Das scheint eine gesunde relative Rendite zu sein, selbst wenn man die Risikoprämie berücksichtigt, die für Investitionen in illiquide Immobilienanlagen erforderlich ist. Diese Entwicklung ist auch in anderen Ländern zu beobachten, für die wir über ausreichend zuverlässige Daten verfügen.

Wie werden sich Immobilien auf kürzere Sicht entwickeln?

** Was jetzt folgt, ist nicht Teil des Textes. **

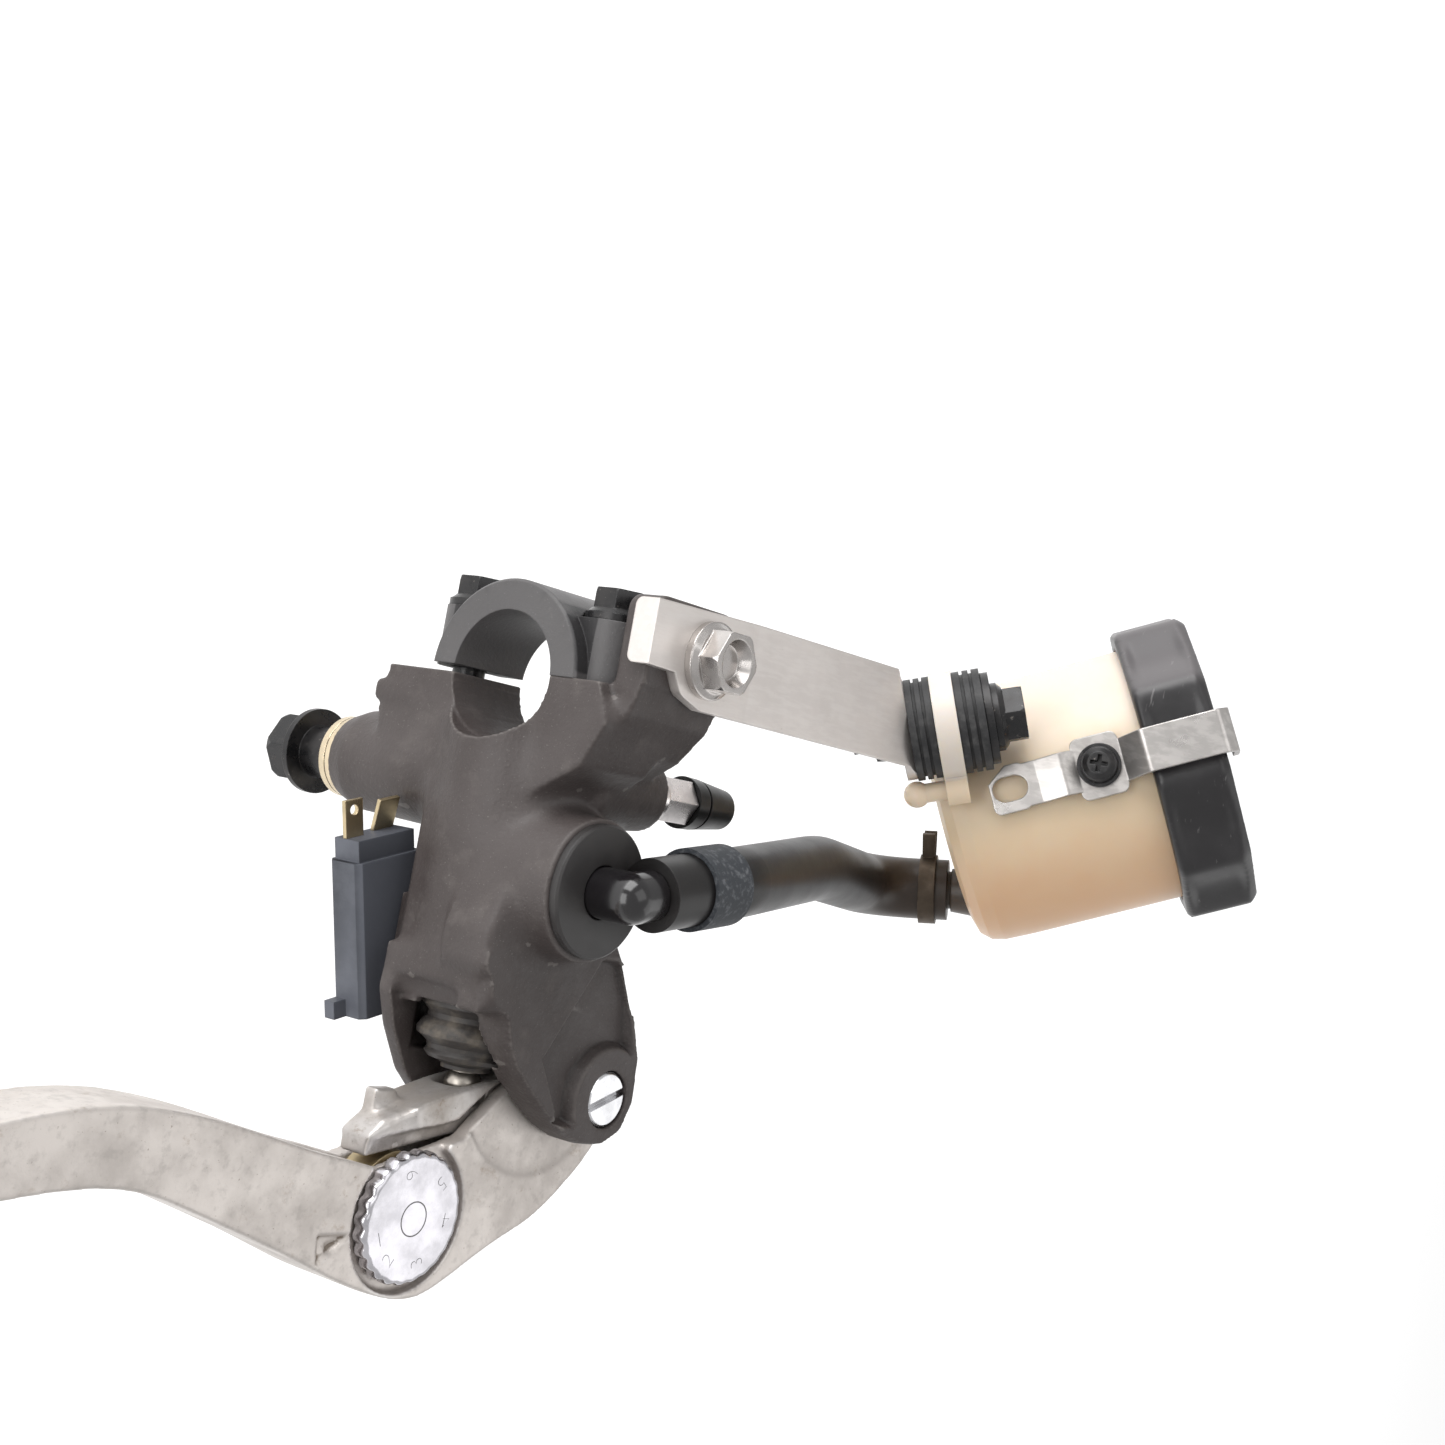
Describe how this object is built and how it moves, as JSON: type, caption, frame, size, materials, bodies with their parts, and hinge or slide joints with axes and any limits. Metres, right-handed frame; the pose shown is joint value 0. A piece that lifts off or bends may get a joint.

Wir bewegen uns in einem Zyklus, den wir als einen ausgeprägten dreistufigen Immobilienzyklus einstufen. Diese Phasen sind:

  1. Neubewertung. Eine fortlaufende Neuanpassung der Immobilienrenditen an das höhere Zinsumfeld. Angesichts der Erwartung, dass die Zinsen in diesem Jahr ihren Höchststand erreichen werden, gehen wir davon aus, dass diese Phase zu etwa 75 % abgeschlossen ist.
  2. Rezession. Eine Periode der Performance-Streuung auf der Grundlage der Qualität der Objekte und der Stärke der wirtschaftlichen Verflechtungen nach Sektoren. Unsere bevorzugten Sektoren sind Logistik, Wohnimmobilien (einschließlich Mietwohnungen, Studentenwohnungen, Mikro-Wohnungen und Seniorenwohnungen) und einige ausgewählte Bereiche der Hauptsektoren Büro und Einzelhandel.
  3. Mietwachstum. Erhöhte Cashflow-Generierung und Einkommenswachstum, das sich aus einem Jahrzehnt unzureichender Bautätigkeit und einem niedrigen Niveau neuer Angebote in den nächsten fünf Jahren ergibt.

Abschließende Betrachtungen

Wir sind der Meinung, dass die Investoren immer noch nicht die Auswirkungen des Klimawandels, der Energieeffizienz und der Regulierung auf die Immobilienperformance in den kommenden Jahren berücksichtigen.

Obwohl diese Faktoren auch mit dem Wirtschaftswachstum zusammenhängen werden, sind wir der Meinung, dass die Qualität der Immobilien und die Gebäudeeffizienz die wichtigsten Faktoren für die Wertentwicklung sein werden, und dies sollte ein wesentlicher Schwerpunkt sein.